When an operation spans multiple services, you can’t use a database transaction. The patterns:

Saga Pattern

Break the distributed operation into a sequence of local transactions. If a step fails, execute compensating transactions to undo previous steps.

Choreography-based Saga: Each service publishes events and listens for events from other services. Loosely coupled, but the overall business flow is implicit — hard to see, hard to debug.

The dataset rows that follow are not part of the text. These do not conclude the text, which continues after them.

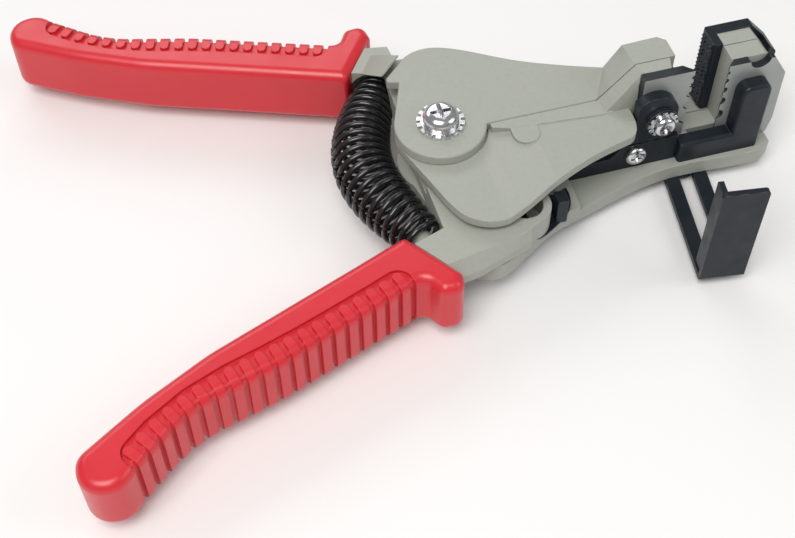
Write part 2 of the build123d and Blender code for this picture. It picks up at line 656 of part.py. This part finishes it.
# ---------------------------------------------------------------- wire stop
STOP_TURN = -8.0
STOP_THICK = 1.3
STOP_WIDTH = 10.6
STOP_REACH = 34.3           # from the clamp screw to the stop plate
STOP_TOP = 28.8


def stop_place():
    return Pos(STOP_SCREW[0], STOP_SCREW[1]) * Rot(0, 0, STOP_TURN)


def make_wire_stop():
    half = STOP_WIDTH / 2
    bar = box(-half, -STOP_REACH, -0.2 - STOP_THICK, half, 4.0, -0.2)
    slot = box(-1.8, -STOP_REACH + 3.0, -3, 1.8, 0.0, 1) + rod_z(0, 0, -3, 1, 1.8)
    plate = box(-half, -STOP_REACH - STOP_THICK, -0.2 - STOP_THICK, half, -STOP_REACH, STOP_TOP)
    plate = fillet([e for e in plate.edges().filter_by(Axis.Y) if e.center().Z > 20], 1.0)
    side = box(-half, -STOP_REACH - 0.5, 1.5, -half + STOP_THICK, -STOP_REACH + 3.0, STOP_TOP)
    bent = bar - slot + plate + side
    bend = bent.edges().filter_by(Axis.X).sort_by(lambda e: e.center().Y + e.center().Z)[0]
    return stop_place() * fillet(bend, STOP_THICK - 0.1)


def make_stop_washer():
    ring = rod_z(0, 0, -0.2 - STOP_THICK - 0.8, -0.2 - STOP_THICK, 3.6) - rod_z(0, 0, -5, 1, 1.55)
    return stop_place() * ring


def make_stop_screw():
    low = -0.2 - STOP_THICK - 0.8
    screw = rod_z(0, 0, low, 3.6, 1.45) + rod_z(0, 0, low - 0.9, low, 2.8)
    return stop_place() * (screw - Pos(0, 0, low - 0.9) * Rot(180, 0, 0) * cross_recess(1.6, 0.6))


# ---------------------------------------------------------------- write the parts
NODES = {
    "lever_a": make_lever_a, "lever_b": make_lever_b,
    "gripper_pad": make_gripper_pad, "gripper_pad_screw": make_pad_screw,
    "moving_blade": make_moving_blade, "moving_blade_clamp": make_moving_clamp,
    "moving_blade_screw": make_moving_screw, "moving_blade_washer": make_moving_washer,
    "frame_a": make_frame_a, "frame_b": make_frame_b,
    "gripper_bracket": make_gripper_bracket, "gripper_bracket_screw": make_bracket_screw,
    "fixed_blade": make_fixed_blade, "fixed_blade_clamp": make_blade_clamp,
    "fixed_blade_bolts": make_clamp_bolts, "side_plate": make_side_plate, "side_plate_screw": make_lower_screw,
    "handle_a": make_handle_a, "handle_b": make_handle_b,
    "grip_a": lambda: mirrored(make_grip_b()), "grip_b": make_grip_b,
    "main_spring": make_main_spring,
    "pivot_screw": make_pivot_screw, "pivot_washer": make_pivot_washer, "pivot_sleeve": make_pivot_sleeve,
    "pivot_nut": make_pivot_nut, "pivot_spacer": make_pivot_spacer,
    "drive_pin_a": lambda: make_drive_pin(DRIVE_PIN_A), "drive_pin_b": lambda: make_drive_pin(DRIVE_PIN_B),
    "latch": make_latch, "latch_pin": make_latch_pin,
    "wire_stop": make_wire_stop, "stop_washer": make_stop_washer, "stop_screw": make_stop_screw,
}

os.makedirs("parts", exist_ok=True)
for name, make in NODES.items():
    part = make()
    part.label = name
    export_step(part, f"parts/{name}.step")
    print(name, round(part.volume, 1))
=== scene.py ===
import json
import math

import bpy
import numpy as np
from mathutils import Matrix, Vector


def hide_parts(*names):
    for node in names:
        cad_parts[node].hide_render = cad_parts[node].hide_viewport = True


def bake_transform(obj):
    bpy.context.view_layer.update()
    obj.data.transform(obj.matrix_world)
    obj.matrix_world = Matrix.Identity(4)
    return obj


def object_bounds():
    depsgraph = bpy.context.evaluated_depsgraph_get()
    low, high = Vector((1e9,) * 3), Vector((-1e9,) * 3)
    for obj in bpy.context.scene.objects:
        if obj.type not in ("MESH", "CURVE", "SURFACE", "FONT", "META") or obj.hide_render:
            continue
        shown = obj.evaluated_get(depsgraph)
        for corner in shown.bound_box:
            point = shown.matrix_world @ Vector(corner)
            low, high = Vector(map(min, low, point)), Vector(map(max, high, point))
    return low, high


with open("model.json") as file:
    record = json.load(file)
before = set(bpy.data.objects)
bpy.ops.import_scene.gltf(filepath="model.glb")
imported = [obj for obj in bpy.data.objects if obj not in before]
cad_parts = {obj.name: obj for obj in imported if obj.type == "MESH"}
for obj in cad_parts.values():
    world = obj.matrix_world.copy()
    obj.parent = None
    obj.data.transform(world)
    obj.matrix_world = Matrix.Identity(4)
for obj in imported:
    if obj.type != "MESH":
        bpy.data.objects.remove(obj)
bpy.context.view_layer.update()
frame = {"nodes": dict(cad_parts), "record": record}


# ---------------------------------------------------------------- materials
EDGE_BEGINS, EDGE_FULL = 0.995, 0.9     # softened normal times true normal, from flat to edge
GRAIN_LOW, GRAIN_HIGH = 0.42, 0.62      # stretch of the noise over which edge wear and painted edge highlight fade in
SHARP_ANGLE = math.radians(32)


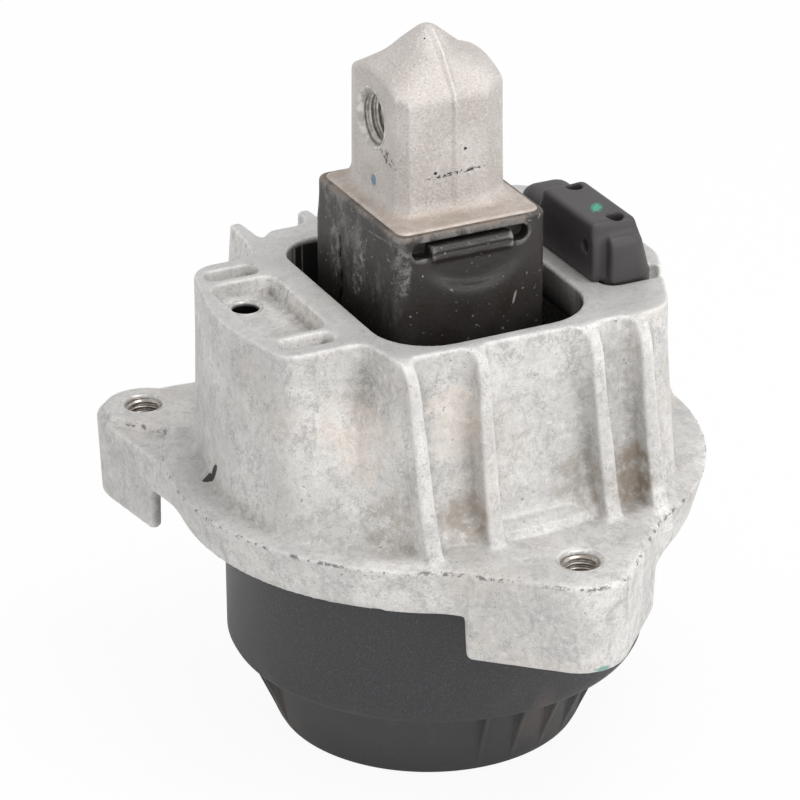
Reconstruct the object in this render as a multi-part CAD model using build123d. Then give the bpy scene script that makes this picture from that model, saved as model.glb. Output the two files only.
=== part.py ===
from build123d import *
from math import cos, radians, sin, tan
import os

os.makedirs("parts", exist_ok=True)

# Sizes in millimetres. Z is up and z = 0 is the foot of the cup.
# The core stands on the Z axis. The head is threaded from the -X side.

# Cup: a bowl that the mount stands on, and a wide barrel above it
foot_r = 35.6
foot_round = 1.6
bowl_top_r = 40.6
bowl_h = 19.7
barrel_r = 47.8
barrel_h = 36.5
barrel_x = 1.7
ledge_round = 1.4
cup_wall = 2.6
cup_floor_t = 3.0
gusset_t = 1.8
gusset_foot_h = 2.4
gusset_in = 2.4
gusset_root = 1.0
gusset_pitch = 13.0
gussets_in_group = 5
gusset_groups = (-72.0, 155.0, 41.5)

# The rims that the housing holds together, from the bottom up
rim_step = 4.6
cup_rim_t = 2.0
diaphragm_rim_t = 1.6
lower_rim_t = 1.6
upper_rim_t = 1.8
rim_gap = 0.2

# Spring ring, pressed into the bore above the rims
ring_r = 48.8
ring_wall = 2.5
ring_h = 4.6

# Housing: a flange ring, a tower round the rubber, ribs and three lugs
lip_t = 2.2
lip_gap = 0.4
flange_low_r = 58.6
flange_r = 61.4
flange_h = 11.0
flange_edge_in = 2.4
flange_bore_gap = 1.4
seat_wall = 2.6
seat_slope = 0.8
seat_round = 2.2
seat_cover = 1.2
housing_h = 54.5
tower_left = 48.8
tower_left_bow = 3.0
tower_right = 50.5
tower_foot_left = 50.4
tower_foot_right = 50.6
tower_front = 41.2
tower_back = 36.0
tower_foot_front = 46.5
tower_foot_back = 43.0
block_front = 28.0
block_back = 24.6
block_neck_x = 29.0
block_round = 11.0
block_back_round = 14.0
block_flare = 3.0
neck_in = 3.0
neck_back_in = 7.0
neck_back_out = 4.0
right_front_in = 12.0
right_front_run = 27.0
right_back_in = 9.0
right_back_run = 20.0
corner_round = 8.0

# Opening in the top of the tower and the hollow under it
opening_half_x = 24.9
opening_front = 36.4
opening_back = 28.2
opening_front_round = 13.5
opening_back_round = 9.5
opening_depth = 9.0
cavity_shoulder = 6.4
cavity_top_r = 30.0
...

OrderService: ORDER_CREATED event →
  InventoryService: INVENTORY_RESERVED event →
    PaymentService: PAYMENT_CHARGED event →
      OrderService: ORDER_CONFIRMED
Failure: PaymentService publishes PAYMENT_FAILED →
  InventoryService: INVENTORY_RELEASED

Orchestration-based Saga: A central orchestrator (or saga coordinator) explicitly tells each service what to do and handles failures.

SagaOrchestrator:
  1. Call InventoryService.reserve() → success
  2. Call PaymentService.charge()   → fails
  3. Call InventoryService.release() (compensate)
  4. Return failure to caller

Orchestration is more visible and debuggable; choreography is more decoupled. For complex multi-step sagas, orchestration is often more maintainable.

Outbox Pattern

Guarantees that a database write and a message publication are atomic, without two-phase commit.

BEGIN TRANSACTION
  INSERT INTO orders(id, ...) VALUES (...)
  INSERT INTO outbox(event_type, payload) VALUES ('ORDER_CREATED', {...})
COMMIT

-- Separate process:
  SELECT * FROM outbox WHERE published = false
  Publish to Kafka
  UPDATE outbox SET published = true

The outbox and the business data are in the same database, so they’re committed atomically. The publisher reads from the outbox and delivers to the message broker. At-least-once delivery — consumers must be idempotent.

2PC (Two-Phase Commit)

Theoretically guarantees atomic commit across multiple systems. In practice: the coordinator becomes a single point of failure, blocking locks are held during the prepare phase, and failure scenarios are complex and hard to test. Almost never the right answer in microservices.

The EM stance: Design service boundaries to minimize distributed transactions. If you’re writing a saga for every operation, your service boundaries are wrong.